Good on Paper

It is a bit hard to read a book when I have a rare weekend off. Dallas Aunt comes to town, and finally I am free to do what I want to do: hang with friends, go see all the foreign films I’ve been meaning to see (Embrace of the Serpent and Son of Saul being great films and highly recommended by me.) Rachel Cantor’s new novel Good On Paper finally arrived for me at the library, but my I was ready to party down as much as I party down nowadays.

The problem is I really had to read this as quickly as possible judging from the list of books on hold I have with the library. About four of them are becoming available at the same time despite my best attempts to time them out. Fortunately since I hate driving and took public transit as much as I could, it gave me some good chunks of time to spend reading.

Here is a novel about a down-on-her-luck translator in New York City named Shira getting a seeming dream job translating the new work of a Nobel Prize winning Romanian/Italian poet Romei while trying to keep her makeshift family and life together.
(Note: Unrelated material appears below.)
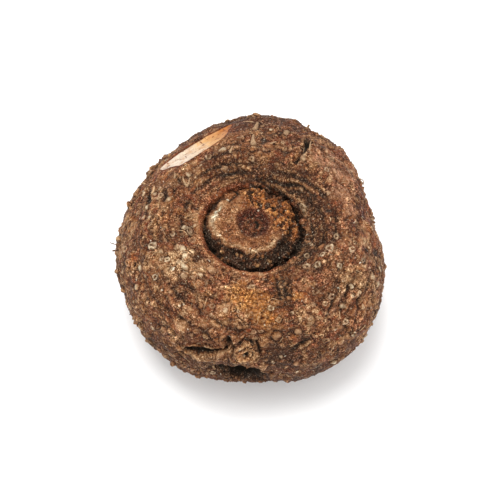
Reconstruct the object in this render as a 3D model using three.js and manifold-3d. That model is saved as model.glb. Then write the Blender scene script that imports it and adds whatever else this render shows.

The first half of the novel builds the pressure in her life until it comes out exploding about 2/3 of the way through.

I’ll admit I enjoyed Samantha Hunt’s Mr. Splitfoot a lot more than Good on Paper. I wasn’t as engrossed as I was in the former. Then again that could be the symptom of reading the first 100 pages while on transit. It’s a perfectly fine novel, although one thing lingered as I finished the epilogue.

At the point where Shira’s life explodes, I thought I missed something. It was certainly written with the intent of the mind-blowing explosion ready to happen. “Shira! he half shouted, his coital dream cracked open like a canteloupe.” “With the precision of film rolling backward, the pieces shot back into place, the shattering of my life became whole.”
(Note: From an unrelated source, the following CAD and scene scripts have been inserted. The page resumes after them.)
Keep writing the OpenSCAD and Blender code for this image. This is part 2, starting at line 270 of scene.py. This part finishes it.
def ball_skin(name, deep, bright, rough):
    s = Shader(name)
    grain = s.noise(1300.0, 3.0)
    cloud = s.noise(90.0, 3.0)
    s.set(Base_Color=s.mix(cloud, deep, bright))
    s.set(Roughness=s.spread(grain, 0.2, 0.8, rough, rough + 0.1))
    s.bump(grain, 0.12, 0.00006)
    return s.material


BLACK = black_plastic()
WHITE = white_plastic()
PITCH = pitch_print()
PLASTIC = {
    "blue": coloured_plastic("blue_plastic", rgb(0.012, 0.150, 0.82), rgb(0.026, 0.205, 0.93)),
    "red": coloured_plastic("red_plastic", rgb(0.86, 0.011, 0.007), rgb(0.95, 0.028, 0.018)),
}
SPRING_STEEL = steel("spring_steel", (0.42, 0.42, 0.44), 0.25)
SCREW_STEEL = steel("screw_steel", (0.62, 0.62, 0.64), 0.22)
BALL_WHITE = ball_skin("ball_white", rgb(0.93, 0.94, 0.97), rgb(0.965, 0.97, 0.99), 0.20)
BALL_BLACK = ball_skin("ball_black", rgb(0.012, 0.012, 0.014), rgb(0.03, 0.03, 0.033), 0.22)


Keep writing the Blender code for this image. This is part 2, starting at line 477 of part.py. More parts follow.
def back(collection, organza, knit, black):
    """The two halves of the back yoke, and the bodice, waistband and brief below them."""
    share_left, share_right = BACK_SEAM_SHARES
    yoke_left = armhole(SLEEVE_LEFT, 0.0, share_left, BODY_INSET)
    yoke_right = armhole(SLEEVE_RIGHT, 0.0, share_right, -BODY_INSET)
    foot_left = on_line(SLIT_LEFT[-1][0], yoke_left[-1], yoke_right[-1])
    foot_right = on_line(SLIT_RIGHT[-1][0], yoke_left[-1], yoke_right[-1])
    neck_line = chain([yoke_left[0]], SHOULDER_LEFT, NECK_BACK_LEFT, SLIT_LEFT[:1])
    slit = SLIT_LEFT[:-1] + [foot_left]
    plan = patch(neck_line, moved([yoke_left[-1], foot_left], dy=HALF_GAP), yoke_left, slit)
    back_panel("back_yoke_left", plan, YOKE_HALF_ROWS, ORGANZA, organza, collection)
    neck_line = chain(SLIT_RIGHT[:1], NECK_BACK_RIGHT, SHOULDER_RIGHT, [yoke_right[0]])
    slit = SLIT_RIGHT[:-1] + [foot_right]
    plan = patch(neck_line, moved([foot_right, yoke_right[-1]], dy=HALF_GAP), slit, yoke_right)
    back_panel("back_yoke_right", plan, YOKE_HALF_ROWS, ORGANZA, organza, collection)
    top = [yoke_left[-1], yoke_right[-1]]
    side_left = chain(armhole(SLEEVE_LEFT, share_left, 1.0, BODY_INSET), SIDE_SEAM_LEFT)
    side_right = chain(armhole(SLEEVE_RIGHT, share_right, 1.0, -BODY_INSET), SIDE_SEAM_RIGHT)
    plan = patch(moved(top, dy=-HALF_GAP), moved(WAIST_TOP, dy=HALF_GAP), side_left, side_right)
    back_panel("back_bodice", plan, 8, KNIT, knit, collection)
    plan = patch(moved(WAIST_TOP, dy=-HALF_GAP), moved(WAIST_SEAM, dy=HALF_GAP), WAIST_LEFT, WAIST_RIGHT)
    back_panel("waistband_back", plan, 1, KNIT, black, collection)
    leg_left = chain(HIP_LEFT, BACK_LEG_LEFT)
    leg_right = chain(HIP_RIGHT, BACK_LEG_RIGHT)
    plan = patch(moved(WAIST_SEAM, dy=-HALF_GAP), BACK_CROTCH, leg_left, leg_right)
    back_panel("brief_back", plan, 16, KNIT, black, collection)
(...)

Cantor brings back strains of prior events as she brings this all to a climax, and perhaps it is my shortcoming that I completely missed it. I knew it was a something, but what this something was mystified me for a bit. There I had Shira in bed completely devastated, and here I was in bed more fully clothed than Shira wondering why.

Don’t get me wrong, it’s a great book, but I am upset that I missed the full effect of the climax. But, I suppose, that is my own personal motif.